Published 23 Jul 2014 in physics.soc-ph, cs.SI, nlin.AO, physics.bio-ph, and q-bio.PE

Abstract: In the study of networks, it is often insightful to use algorithms to determine mesoscale features such as "community structure", in which densely connected sets of nodes constitute "communities" that have sparse connections to other communities. The most popular way of detecting communities algorithmically is to optimize the quality function known as modularity. When optimizing modularity, one compares the actual connections in a (static or time-dependent) network to the connections obtained from a random-graph ensemble that acts as a null model. The communities are then the sets of nodes that are connected to each other densely relative to what is expected from the null model.
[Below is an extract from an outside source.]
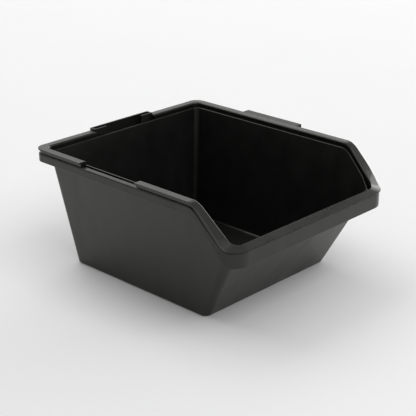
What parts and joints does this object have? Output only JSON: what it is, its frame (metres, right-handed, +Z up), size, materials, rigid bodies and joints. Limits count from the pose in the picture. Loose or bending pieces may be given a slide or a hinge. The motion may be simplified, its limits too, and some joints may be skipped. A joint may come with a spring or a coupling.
{
  "type": "mortar mixing tub",
  "caption": "Tapered rectangular mixing tub with a flat base, high back and sides, a low sloping pouring front, a capped rim, a side coupling strip and a rear hanger.",
  "frame": {"origin": "middle of the flat underside of the base", "axes": "+Z up out of the tub's mouth, -Y towards the low pouring front, +X towards the coupling strip"},
  "size_m": [0.415, 0.4618, 0.2195],
  "materials": {
    "shell_plastic": "fine moulded texture, satin",
    "cap_plastic": "smoother moulded satin",
    "fitting_plastic": "fine moulded texture, satin"
  },
  "bodies": {
    "root": {"tub_shell": "shell_plastic", "rim_cap_long": "cap_plastic", "rim_cap_short": "cap_plastic", "coupling_strip": "fitting_plastic", "rear_hanger": "fitting_plastic"}
  },
  "joints": []
}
Clearly, the process of community detection depends fundamentally on the choice of null model, so it is important to develop and analyze novel null models that take into account appropriate features of the system under study. In this paper, we investigate the effects of using null models that take incorporate spatial information, and we propose a novel null model based on the radiation model of population spread. We also develop novel synthetic spatial benchmark networks in which the connections between entities are based on distance or flux between nodes, and we compare the performance of both static and time-dependent radiation null models to the standard ("Newman-Girvan") null model for modularity optimization and a recently-proposed gravity null model. In our comparisons, we use both the above synthetic benchmarks and time-dependent correlation networks that we construct using countrywide dengue fever incidence data for Peru. We also evaluate a recently-proposed correlation null model, which was developed specifically for correlation networks that are constructed from time series, on the epidemic-correlation data.